The concepts of outer measure and general measures you have written down in your questions are answers to generalizations of the problem of measure to arbitrary spaces $X$,
with the intent of extending the theory of Lebesgue integration to those spaces.
The exact axioms (i.e., the definitions of a $\sigma$-algebra and measure)
are in place in order to ensure that we obtain a theory of integration that is similar to the theory of Lebesgue measure/integration,
that is,
with similar theorems such as
countable subadditivity,
countinuity from above/below,
monotone/dominated convergence, etc.
Going into more detail would require a lot of explanation. If you'd like to know more, I personally recommend reading sections 1.1 - 1.4 of An introduction to measure theory by Terence Tao.
I only really started to understand measure theory when I read it.
Yes, a measure space has a measure function that is defined on a $\sigma$-algebra. So having a $\sigma$-algebra is a prerequisite for having a measure, and hence a set with just a $\sigma$-algebra is "measurable" (we could define a measure on it, but in some cases we cannot..) The $\sigma$-algebra is the "wish list": all sets we would like to be able to measure using a measure function. We already anticipate on our wish and call all sets in the $\sigma$-algebra "measurable").
It's analogous to having a set with a topology and calling its members "open". We have a set and a $\sigma$-algebra and call its members "measurable", or we have a set with a bornology and call its members "bounded", or convexity and "convex" etc.
On the powerset of a set $X$ we can always define a measure pick $p \in X$ and define: $\mu(A) = 1$ iff $p \in A$, $\mu(A) = 0$ if $p \notin A$. Pretty boring, but a valid measure.
On the power set of the reals we cannot define a measure that gives all intervals the Lebesgue measure (so $\mu([a,b]) = b-a$ for $a < b$) and also is translation-invariant (so that $\mu(A+x) = \mu(A)$ for all $A$ and all $x \in \mathbb{R}$).
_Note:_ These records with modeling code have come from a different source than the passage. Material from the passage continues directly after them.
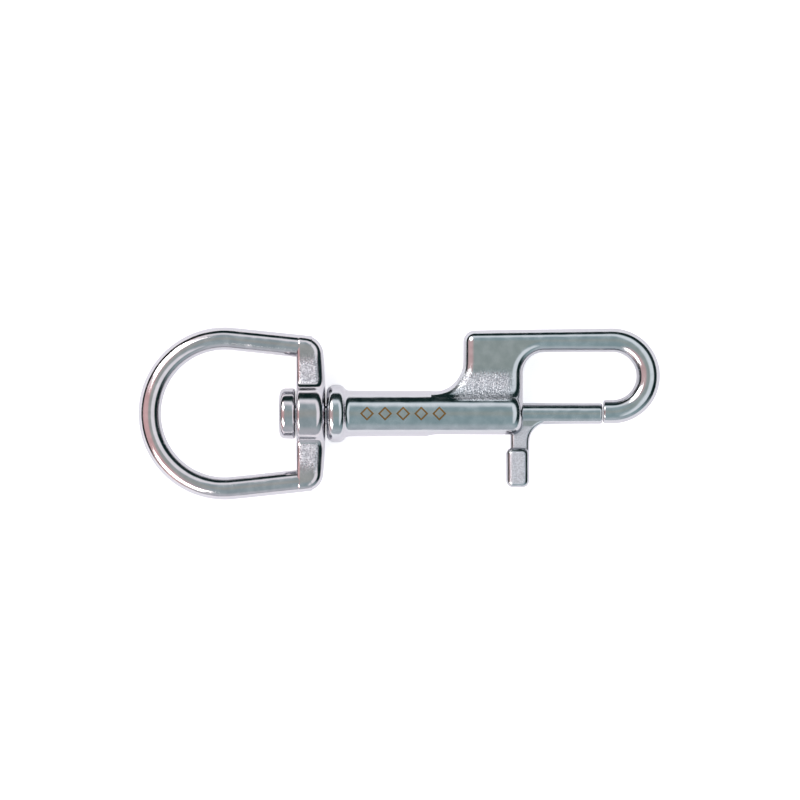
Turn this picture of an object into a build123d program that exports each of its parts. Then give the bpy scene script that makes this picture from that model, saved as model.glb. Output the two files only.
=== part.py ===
from build123d import *
import os
from math import acos, atan2, cos, degrees, radians, sin, sqrt, tan

# Swivel-eye bolt snap in cast and polished stainless steel.
#
# A D-shaped eye turns on a headed pin that is pressed into the tail of the hook body.
# The body's barrel holds a sliding bolt and the coil spring behind it. A thumb lever, cast
# in one with the bolt, stands out through a slot in the barrel and draws the bolt back, so
# that the mouth between the barrel and the hook's nose opens.
#
# Frame, in millimetres: the snap lies flat. X is the common axis of eye, pin, barrel and
# bolt, towards the hook. The hook is on the +Y side and the thumb lever on the -Y side.
# The origin is the centre of the eye's bow, on the swivel axis.

# ---- Driving dimensions -------------------------------------------------------------

# Swivel eye
EYE_INNER_WIDTH = 28.2  # widest clear width inside the bow
EYE_WIRE = 5.1  # diameter of the round bow and legs
EYE_REACH = 16.0  # bow centre to the inner face of the hub
LEG_TAPER = 6.0  # degrees by which each leg leans inwards
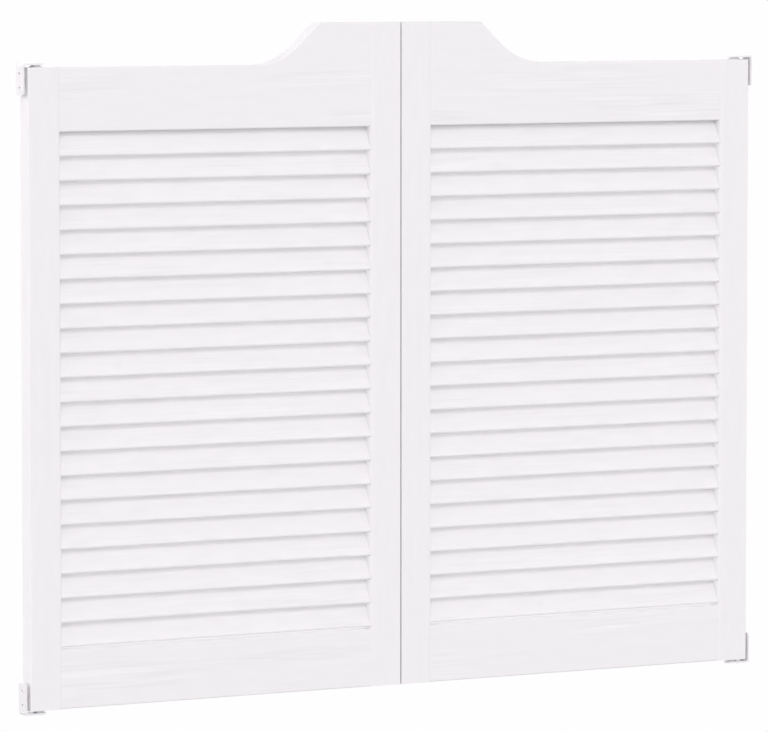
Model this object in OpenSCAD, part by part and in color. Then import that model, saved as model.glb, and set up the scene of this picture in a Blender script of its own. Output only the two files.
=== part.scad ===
// Pair of louvered cafe doors: two scroll-topped leaves that swing both ways on pivot pins.
// X runs across the pair, the front faces -Y, and Z is up from the lowest bracket.

/* [Leaf] */
// Width of one leaf
leaf_w = 665; // [560:1:800]
// Height of a leaf at its meeting edge
leaf_h = 1067; // [960:1:1250]
// Thickness of the stiles
leaf_t = 28.6; // [27:0.1:35]
// Gap between the two closed leaves
meeting_gap = 2; // [1.5:0.1:6]

/* [Scroll top] */
// How far the outer shoulder lies below the crest
crest_drop = 66.5; // [45:0.5:90]
// Width of the level crest, from the meeting edge
crest_w = 149; // [120:1:200]
// Slope of the straight ramp below the crest, in degrees
ramp_slope = 43; // [35:1:55]
// Radius of the hollow between the ramp and the shoulder
ramp_r = 114; // [40:1:140]

/* [Stiles and rails] */
// Width of each stile
stile_w = 56; // [50:0.5:75]
// Thickness of the rails
rail_t = 25.4; // [24:0.1:27]
// Height of the top rail below the shoulder
top_rail_h = 100; // [75:1:130]
// Height of the bottom rail
bottom_rail_h = 93; // [75:0.5:130]
// Rounding of the stile edges beside the louvers
inner_r = 6; // [2:0.5:7]
// Rounding of the stile edges on the outside of a leaf
outer_r = 2; // [1:0.5:4]
// Rounding of the rail edges
rail_r = 2.5; // [1:0.5:4]

/* [Louvers] */
// Louvers in one leaf
louver_count = 21; // [19:1:21]
// Width of a louver across its slope
louver_w = 44.5; // [42:0.5:47]
// Thickness of a louver, rounded over at both edges
louver_t = 7; // [5:0.5:8]
// Lean of the louvers from upright, in degrees
louver_tilt = 26; // [20:1:28]
// How far the lower edge of a louver lies behind the face of the stiles
louver_setback = 1.5; // [1:0.1:2.5]
// Gap between the lowest louver and the bottom rail
sill_gap = 3.5; // [2:0.5:8]
// Depth to which a louver end is let into the stile
louver_housing = 8; // [5:0.5:12]
// Clearance round a louver in its housing
louver_clear = 0.2; // [0.1:0.05:0.4]

/* [Dowels] */
// Radius of a dowel
dowel_r = 5; // [4:0.5:6]
// Depth of a dowel in the stile
dowel_in_stile = 25; // [18:1:28]
// Depth of a dowel in the rail
dowel_in_rail = 40; // [25:1:60]
// Wood between a dowel and the end of the nearest bush
dowel_wall = 3; // [1:0.5:8]
// Clearance round a dowel and past its ends
dowel_clear = 0.1; // [0.05:0.05:0.3]

/* [Pivots] */
// Distance of the pivot axis from the hanging edge
pivot_inset = 20; // [17:0.5:24]
// Radius of a pivot pin
pin_r = 4; // [3:0.5:5]
// How far a pin stops short of the end of its bush
pin_short = 2; // [1:0.5:5]
// Radius of the collar on a pin
collar_r = 8; // [6.5:0.5:10]
// Thickness of the collar
collar_t = 2; // [1:0.5:3]
// Outer radius of a bush
bush_r = 7; // [6:0.5:8]
// Depth of a bush in the stile
bush_depth = 20; // [16:1:24]
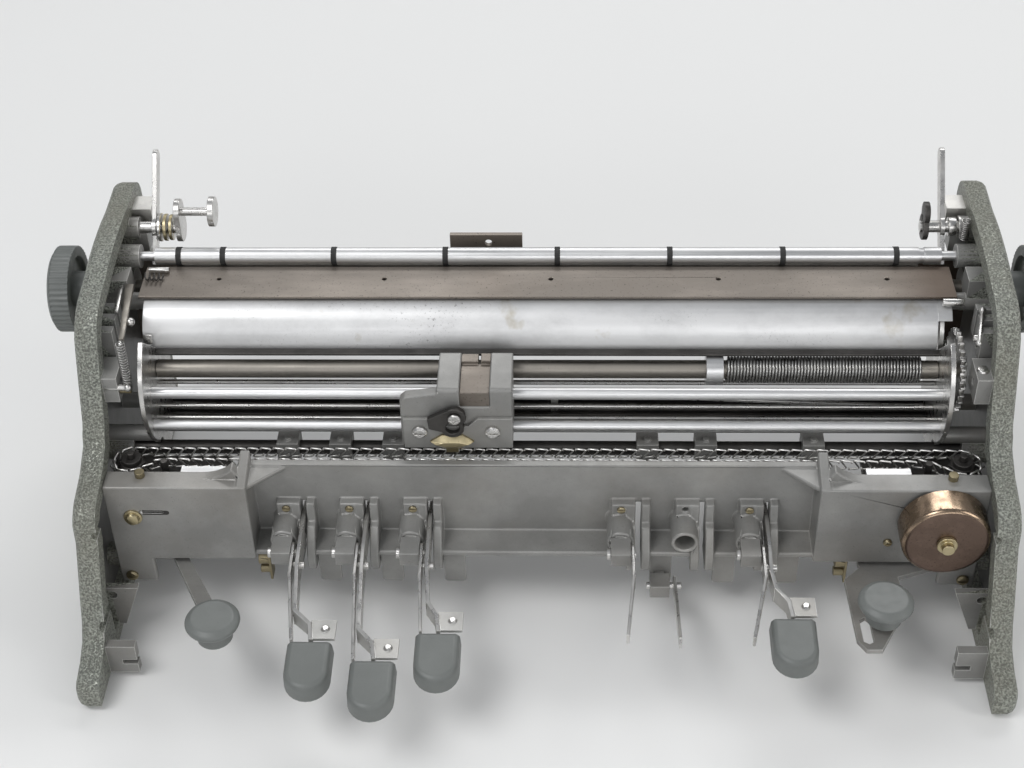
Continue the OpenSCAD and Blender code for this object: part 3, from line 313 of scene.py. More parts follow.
def guide_metal(c):
    """Polished sheet with cloudy stains, lines of pits and brown tarnish spots."""
    colour = tuple(c.aluminium)
    f = Finish("polished_guide", colour, 0.9, 0.42)
    f.tint(f.ramp(f.noise(26, stretch=(0.6, 1, 1), detail=7, rough=0.7), 0.44, 0.7, 0, 0.55),
           shade(colour, 0.55))
    f.tint(f.ramp(f.noise(60, stretch=(1, 1, 1), detail=4), 0.62, 0.72, 0, 0.5), (0.38, 0.33, 0.23))
    pits = f.ramp(f.noise(900, detail=4, rough=0.8), 0.60, 0.66)
    patch = f.ramp(f.noise(18, stretch=(0.5, 1, 1), detail=3), 0.50, 0.62)
    both = f.node("Math", operation="MULTIPLY")
    f.link(pits, both.inputs[0])
    f.link(patch, both.inputs[1])
    f.tint(both.outputs[0], shade(colour, 0.22))
    lines = f.noise(300, stretch=(0.02, 1, 1), detail=4)
    f.polish(f.ramp(lines, 0.35, 0.7), 0.55)
    f.raise_by(lines, 0.000016).raise_by(both.outputs[0], -0.00004)
    return f.done()


def stained_sheet(c):
    """Brown lacquered sheet, rubbed along its length, darker at its right end, with specks."""
    f = Finish("stained_sheet", c.sheet, 0.55, 0.44)
    cloud = f.noise(22, stretch=(0.3, 1, 1), detail=7, rough=0.65)
    f.tint(f.ramp(cloud, 0.42, 0.68), shade(c.sheet, 1.7))
    f.tint(f.ramp(f.noise(9, detail=4), 0.5, 0.7, 0, 0.5), (0.10, 0.072, 0.05))
    split = f.node("SeparateXYZ")
    f.link(f.coords, split.inputs[0])
    f.tint(f.ramp(split.outputs["X"], 0.136, 0.160, 0, 0.8), (0.075, 0.050, 0.034))
    f.tint(f.ramp(f.noise(1200, detail=3), 0.62, 0.70, 0, 0.8), shade(c.sheet, 0.35))
    # edges painted lighter, as wear and as a painted highlight
    f.tint(f.edges(0.0003), shade(c.sheet, 3.2))
    f.polish(f.ramp(cloud, 0.4, 0.7), 0.32)
    f.raise_by(f.noise(400, stretch=(0.05, 1, 1)), 0.000012)
    return f.done()


def blackened(c, name="dark_steel", colour=None, bright=3.5, metallic=0.8):
    """Dark metal with cloudy patches and edges painted brighter, as rubbing and as a painted
    highlight.
    """
    colour = tuple(colour or c.dark)
    f = Finish(name, colour, metallic, 0.42)
    f.tint(f.ramp(f.noise(70, detail=5), 0.4, 0.75), shade(colour, 1.8))
    # edges painted brighter, as rubbing and as a painted highlight
    f.tint(f.edges(0.0003), shade(colour, bright))
    f.polish(f.ramp(f.noise(300), 0.4, 0.7), 0.55)
    f.raise_by(f.noise(900), 0.00002)
    return f.done()


def gong_face_metal(c):
    """Dark brown lacquered face with a rubbed patch round the nut."""
    f = Finish("gong_face", tuple(c.gong), 0.9, 0.30)
    f.tint(f.ramp(f.noise(50, detail=6, rough=0.7), 0.45, 0.7, 0, 0.6), shade(c.gong, 1.9))
    f.tint(f.ramp(f.noise(1300, detail=3), 0.60, 0.70, 0, 0.7), shade(c.gong, 0.4))
    f.polish(f.ramp(f.noise(160, detail=4), 0.42, 0.66), 0.42)
    f.raise_by(f.noise(500, detail=3), 0.00001)
    return f.done()


def black_rubber():
    """Dull black rubber with grey bloom."""
    f = Finish("black_rubber", (0.02, 0.02, 0.02), 0.0, 0.7)
    f.tint(f.ramp(f.noise(500, detail=3), 0.5, 0.7, 0, 0.6), (0.05, 0.05, 0.048))
    f.raise_by(f.noise(1800), 0.00003)
    return f.done()


MATERIALS = {}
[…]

We always have measures we can define, but not always "nice" measures with extra good properties.
Best Answer
Formally, measure (resp. probability) theory requires us to works with a triple $(\Omega, \mathcal{F}, P)$ where $\Omega$ is the space we are working on, $\mathcal{F}$ is a $\sigma-$algebra and $P$ is a (probability) measure which maps elements of $\mathcal{F}$ to numbers (between $0$ and $1$). We call the elements of $\mathcal{F}$ the "$\mathcal{F}$ measurable sets". For any non-trivial $\Omega$, you will have many potential $\sigma-$algebras that you can use in the place of $\mathcal{F}$. As you say, one option is to take $\mathcal{F} = 2^\Omega$ (the power set of $\Omega$) to be our $\sigma-$algebra. The problem with this choice is that every subset of $\Omega$ is in the power set--everything is measurable here. Why is that an issue? Among other things, it's often too big for $P$ to have nice properties. In many (most, honestly) cases, finding nice properties we want $P$ to have is what really drives the probability, not the particulars of $\mathcal{F}$.
Stefan gives the standard non-probabilistic example of this in the comments. The Lebesgue measure, which is the natural notion of volume on the real line, is not compatible with the power set as the $\sigma-$algebra in our triple, so we need to pick a new one. The definition of the Borel $\sigma-$algebra is that it is the smallest $\sigma-$algebra containing the open intervals (which had better be measurable if we are going to define volume). Since this $\sigma-$algebra is compatible with the intuitive notion of volume, it is therefore the smallest $\sigma-$algebra we can choose with the property that $\mu\{(a,b)\} = b-a$ for all open intervals $(a,b)$. Why not stop here? Not all subsets of Borel sets of measure $0$ are measurable and it is often nice for the sake of theory to not have to worry about those sets. The Lebesgue $\sigma-$algebra is what you get if you insist that all subsets of sets of measure zero are measurable. In this case, as in many cases, because this $\sigma-$algebra is so natural we often drop the formalism and just say that a set is "measurable" or "not measurable" on the real line, when what we really mean is that it is measurable with respect to the Lebesgue $\sigma-$algebra or not measurable with respect to the Lebesgue $\sigma-$algebra. I believe that the last issue is the source of your confusion. Whatever you were reading dropped that they were referring to the Lebesgue $\sigma-$algebra.
It is not too difficult and not too trivial to construct a set which is Lebesgue measurable but not Borel measurable. In general, most sets you can write down will end up being Borel. By contrast, constructing sets which are not Lebesgue measurable requires using something like the axiom of choice. Analysts are fond of saying that if you can write it down explicitly, it is Lebesgue measurable.
Let me make one quick comment about why probabilists like to use the Borel $\sigma-$algebra rather than the Lebesgue $\sigma-$algebra. For an analyst, the definition of a function being measurable is that the inverse image of open sets is measurable. Since probabilists don't require our spaces to have topologies, this really doesn't work for us. For a probabilist, the definition of a function being measurable is that the inverse image of a measurable set is measurable. The Borel $\sigma-$algebra has the nice property that if you compose two Borel measurable functions, you get another Borel measurable function in either definition. This property fails badly for Lebesgue measurable functions with the analysts' definition of measurable.